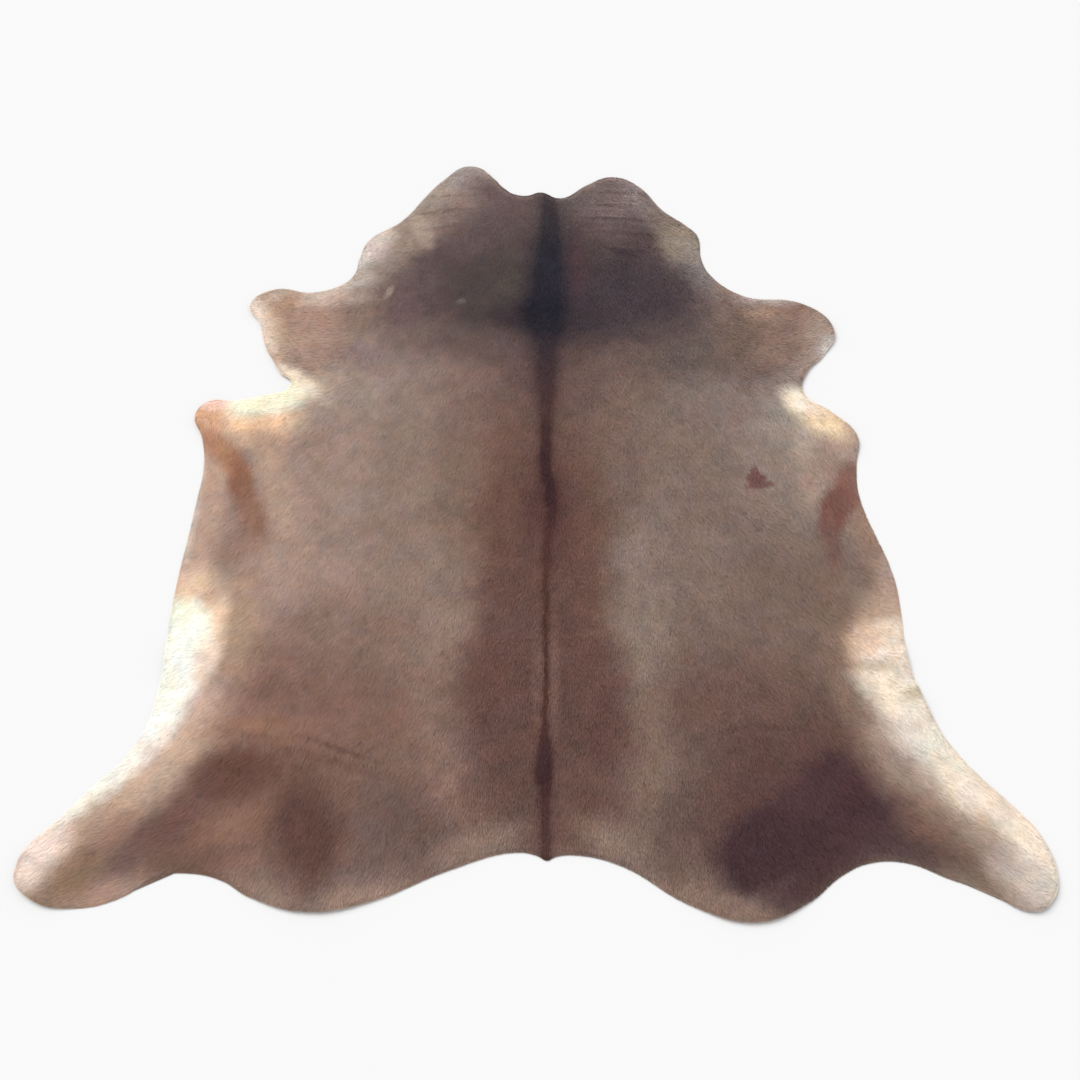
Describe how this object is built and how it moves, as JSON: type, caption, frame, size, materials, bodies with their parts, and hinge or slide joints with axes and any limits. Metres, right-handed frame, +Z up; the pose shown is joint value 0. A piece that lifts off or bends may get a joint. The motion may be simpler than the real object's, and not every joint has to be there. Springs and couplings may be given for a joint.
{
  "type": "hair-on cowhide rug",
  "caption": "Whole hair-on cowhide spread flat as a rug, with neck lobes, shanks and rump, and a dark line along the backbone.",
  "frame": {"origin": "on the ground, under the middle of the hide's bounding box", "axes": "+Y from the tail to the head, +Z up out of the coat, +X to the right of someone who stands at the tail and looks to the head"},
  "size_m": [2.117, 2.21, 0.0116],
  "materials": {
    "hide": "short taupe coat with a dark line along the backbone, cream flanks and dark thighs, over a pale suede flesh side"
  },
  "bodies": {
    "root": {"hide": "hide"}
  },
  "joints": []
}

○ ○ ○ ○ ○

• _Your task_: Every line of the data above should be copied exactly.

• _Full answer_:
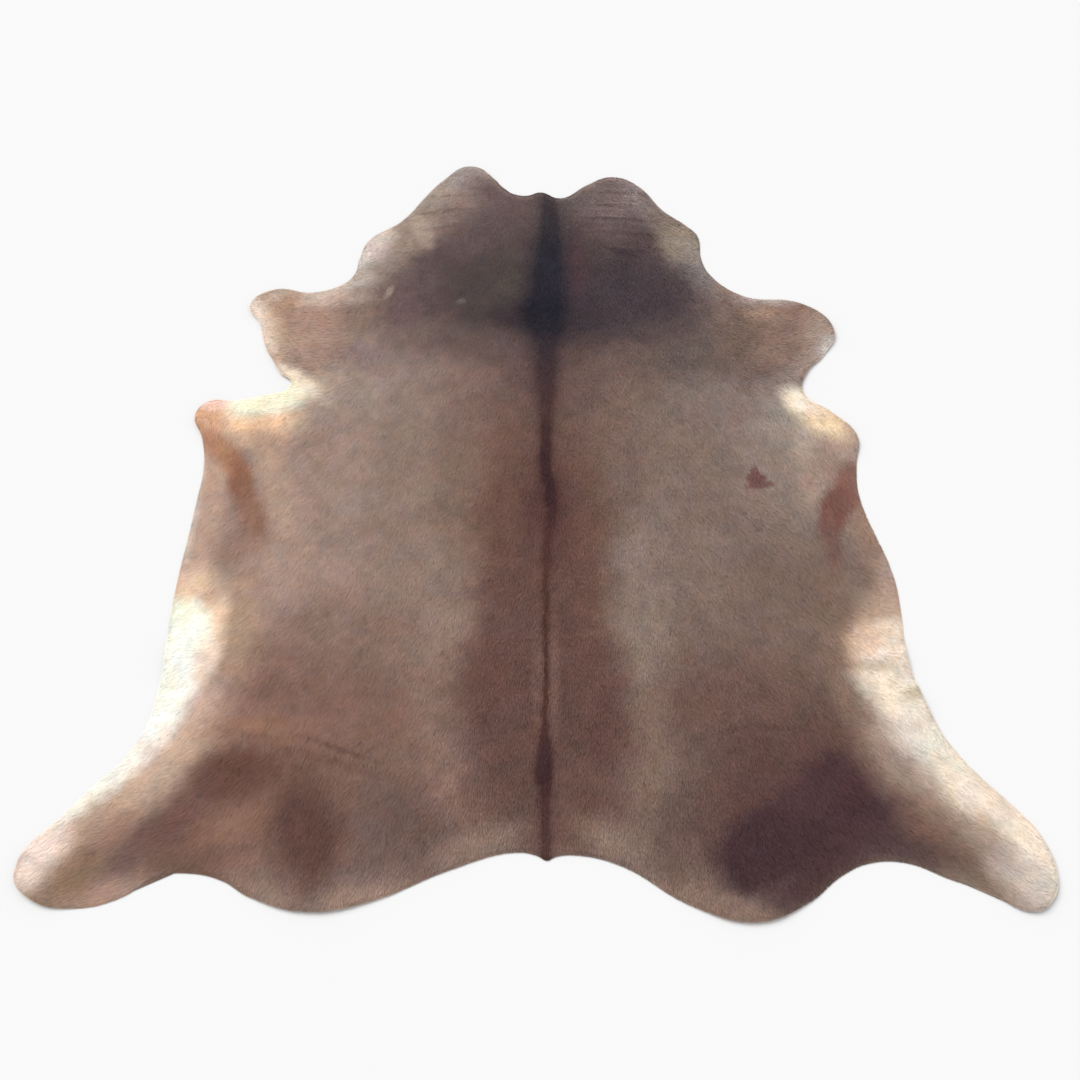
Describe how this object is built and how it moves, as JSON: type, caption, frame, size, materials, bodies with their parts, and hinge or slide joints with axes and any limits. Metres, right-handed frame, +Z up; the pose shown is joint value 0. A piece that lifts off or bends may get a joint. The motion may be simpler than the real object's, and not every joint has to be there. Springs and couplings may be given for a joint.
{
  "type": "hair-on cowhide rug",
  "caption": "Whole hair-on cowhide spread flat as a rug, with neck lobes, shanks and rump, and a dark line along the backbone.",
  "frame": {"origin": "on the ground, under the middle of the hide's bounding box", "axes": "+Y from the tail to the head, +Z up out of the coat, +X to the right of someone who stands at the tail and looks to the head"},
  "size_m": [2.117, 2.21, 0.0116],
  "materials": {
    "hide": "short taupe coat with a dark line along the backbone, cream flanks and dark thighs, over a pale suede flesh side"
  },
  "bodies": {
    "root": {"hide": "hide"}
  },
  "joints": []
}